@aurel: prezes Comarch nie jest Kowalskim. I płaci wysokie podatki, bo 33% od miliona to trochę więcej, niż 18% od pensji minimalnej. Ilu masz takich prezesów, promil? Jeśli zabierzesz im za dużo, to uciekną do innych krajów (zresztą jak wiadomo część, jeśli nie większość, robi to), a wyższy podatek od kilkudziesięciu tysięcy osób nie przełoży się na poprawę sytuacji. Pieniędzy nie brakuje, są "tylko" źle wydawane, defraudowane, przewalane, nadmiar urzędasów, nadmiar biurokracji, nietrafione albo przepłacone inwestycje, kosmiczne pensje ludzi z zarządu państwowych firm. Państwo (celowo z małej litery, bo Państwo, Ojczyzna, to zupełnie inne pojęcie) zapomniało, że jest dla nas, a nie my dla niego.
Nie twierdzę, że obecny stan jest dobry, ani nawet że najlepszy.
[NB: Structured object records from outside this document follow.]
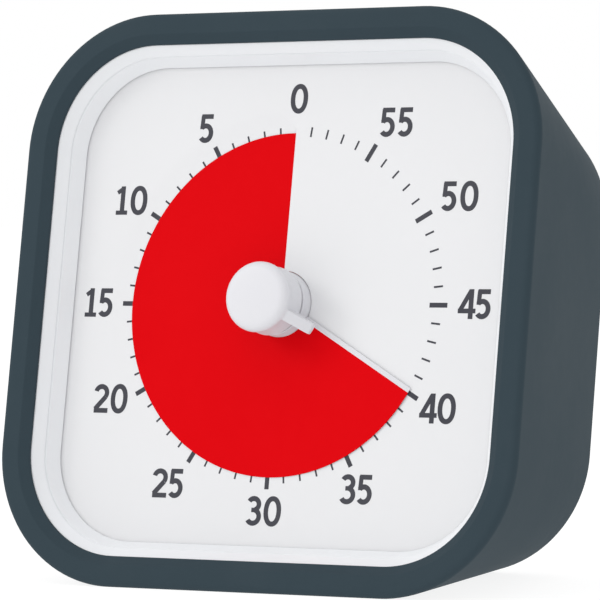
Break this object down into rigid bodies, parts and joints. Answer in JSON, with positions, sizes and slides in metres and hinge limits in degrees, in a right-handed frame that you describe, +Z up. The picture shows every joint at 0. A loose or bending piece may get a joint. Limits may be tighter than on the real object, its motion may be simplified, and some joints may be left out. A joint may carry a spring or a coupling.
{
  "type": "kitchen timer",
  "caption": "Square desk and kitchen visual timer: soft tapered cover, numbered dial, winding red disk, centre knob, clockwork drive, sounder and battery bay.",
  "frame": {"origin": "middle of the footprint on the surface that the timer stands on, under its bounding box's centre", "axes": "+X to the right seen from the front, +Y towards the back, +Z up"},
  "size_m": [0.0912, 0.0582, 0.0895],
  "materials": {
    "silicone": "soft matte silicone",
    "white_abs": "fine satin moulding",
    "dial_card": "smooth printed plastic sheet",
    "red_film": "smooth coloured film",
    "grey_abs": "plain moulding",
    "movement_shell": "plain moulding",
    "acetal": "moulded gear plastic",
    "steel": "plain steel",
    "spring_steel": "plated spring steel",
    "brass": "turned brass",
    "soft_iron": "punched plate",
    "magnet": "pressed magnet",
    "copper": "enamelled wire",
    "cam_plastic": "moulded plastic",
    "cell_wrap": "printed shrink sleeve",
    "board": "solder-masked laminate",
    "chip": "moulded epoxy",
    "ceramic": "silvered ceramic",
    "switch_black": "moulded plastic",
    "red_sleeve": "wire insulation",
    "black_sleeve": "wire insulation"
  },
  "bodies": {
    "case": {"silicone_cover": "silicone", "front_housing": "white_abs", "rear_housing": "white_abs", "dial_plate": "dial_card", "chassis_plate": "grey_abs", "shaft_bushing": "brass", "bushing_nut": "brass", "movement_case_front": "movement_shell", "movement_case_rear": "movement_shell", "stator_plate": "soft_iron", "coil_core": "soft_iron", "coil_bobbin": "acetal", "coil_winding": "copper", "contact_block": "grey_abs", "signal_leaf": "brass", "common_leaf": "brass", "battery": "cell_wrap", "battery_plate": "spring_steel", "battery_spring": "spring_steel", "circuit_board": "board", "ic_chip": "chip", "quartz_crystal": "steel", "switch_body": "movement_shell", "buzzer_case": "grey_abs", "buzzer_disc": "brass", "piezo_ceramic": "ceramic", "case_screws": "steel", "movement_screws": "steel", "board_screws": "steel", "coil_lead_start": "red_sleeve", "coil_lead_end": "black_sleeve", "contact_lead_signal": "red_sleeve", "contact_lead_common": "black_sleeve", "battery_lead_negative": "black_sleeve", "battery_lead_positive": "red_sleeve", "buzzer_lead_signal": "red_sleeve", "buzzer_lead_common": "black_sleeve"},
    "spindle": {"knob": "white_abs", "drive_shaft": "steel", "clutch_spring": "steel", "retaining_clip": "steel", "contact_cam": "cam_plastic"},
    "disk": {"red_disk": "red_film", "disk_edge_strip": "white_abs", "disk_hub": "white_abs"},
    "output_gear": {"output_wheel": "acetal"},
    "third_gear": {"third_wheel": "acetal"},
    "second_gear": {"second_wheel": "acetal"},
    "first_gear": {"first_wheel": "acetal"},
    "rotor": {"rotor_pinion": "acetal", "rotor_magnet": "magnet"},
    "door": {"battery_door": "white_abs"},
    "switch_lever": {"sound_switch": "switch_black"}
  },
  "joints": [
    {"name": "dial_turn", "type": "hinge", "parent": "case", "child": "spindle", "pos_m": [0, -0.01439, 0.04369], "axis": [0, -0.9814, 0.1918], "range_deg": [-240, 120]},
    {"name": "disk_feed", "type": "slide", "parent": "spindle", "child": "disk", "axis": [0, -0.9814, 0.1918], "range_m": [-0.0005433, 0.0002767]},
    {"name": "rotor_spin", "type": "hinge", "parent": "case", "child": "rotor", "pos_m": [0.00753, -0.01237, 0.05401], "axis": [0, -0.9814, 0.1918], "continuous": true},
    {"name": "first_wheel_turn", "type": "hinge", "parent": "case", "child": "first_gear", "pos_m": [0.00301, -0.01268, 0.0524], "axis": [0, -0.9814, 0.1918], "continuous": true},
    {"name": "second_wheel_turn", "type": "hinge", "parent": "case", "child": "second_gear", "pos_m": [-0.00259, -0.01268, 0.0524], "axis": [0, -0.9814, 0.1918], "continuous": true},
    {"name": "third_wheel_turn", "type": "hinge", "parent": "case", "child": "third_gear", "pos_m": [-0.00779, -0.01352, 0.04811], "axis": [0, -0.9814, 0.1918], "continuous": true},
    {"name": "output_wheel_turn", "type": "hinge", "parent": "case", "child": "output_gear", "pos_m": [0, -0.01439, 0.04369], "axis": [0, -0.9814, 0.1918], "continuous": true},
    {"name": "battery_door_slide", "type": "slide", "parent": "case", "child": "door", "axis": [0, 0.9814, -0.1918], "range_m": [0, 0.025]},
    {"name": "sound_switch_slide", "type": "slide", "parent": "case", "child": "switch_lever", "axis": [1, 0, 0], "range_m": [0, 0.003]}
  ],
  "couplings": [
    {"joint": "disk_feed", "follows": "dial_turn", "m_per_rad": 0.00012732},
    {"joint": "first_wheel_turn", "follows": "rotor_spin", "ratio": -0.2},
    {"joint": "second_wheel_turn", "follows": "rotor_spin", "ratio": 0.033333},
    {"joint": "third_wheel_turn", "follows": "rotor_spin", "ratio": -0.0044444},
    {"joint": "output_wheel_turn", "follows": "rotor_spin", "ratio": 0.00055556}
  ]
}
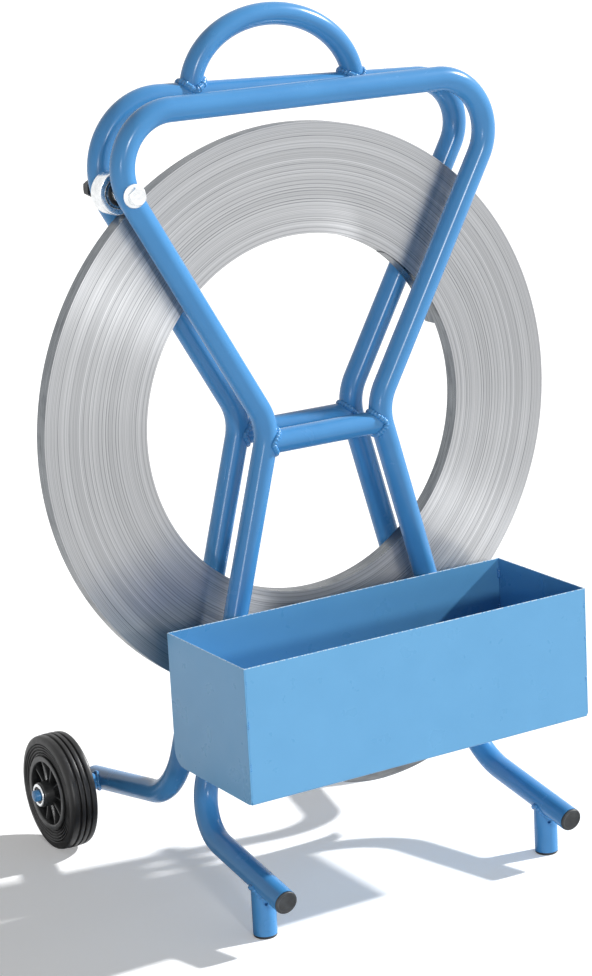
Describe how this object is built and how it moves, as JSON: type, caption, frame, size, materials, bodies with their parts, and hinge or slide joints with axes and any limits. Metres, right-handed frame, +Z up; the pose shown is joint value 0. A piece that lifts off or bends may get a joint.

Ruchają nas z każdej strony. Wysokie podatki, publiczna służba zdrowia w rozsypce, niewydolne sądy.
@somekind: to nie filozofowanie, to 2/3 pensji wydawanej na podatki. A 1500%... Nie masz nic mądrego do powiedzenia, to zamilcz. Jak myślisz, co US by zrobiły, gdyby pojawiły się postulowane przez Ciebie zmiany? Zgadzam się, że są w dobrym kierunku, jednak te 2mld to pensje urzędasów, którzy nie zostaną zwolnieni (wszyscy wiemy, jak kilka lat temu wyglądało odchudzanie urzędów o 10%), będą robić co innego, wszystko, żeby tylko udowodnić, że są urzędowi potrzebni. Np. zajrzą do Twojej firmy i będą grzebać, aż znajdą jakąś nieścisłość sprzed ośmiu lat, kara + odsetki albo lata ciągania się po sądach.
Mam nadzieję, że tak faktycznie nie będzie i że to tylko moje czarnowidztwo.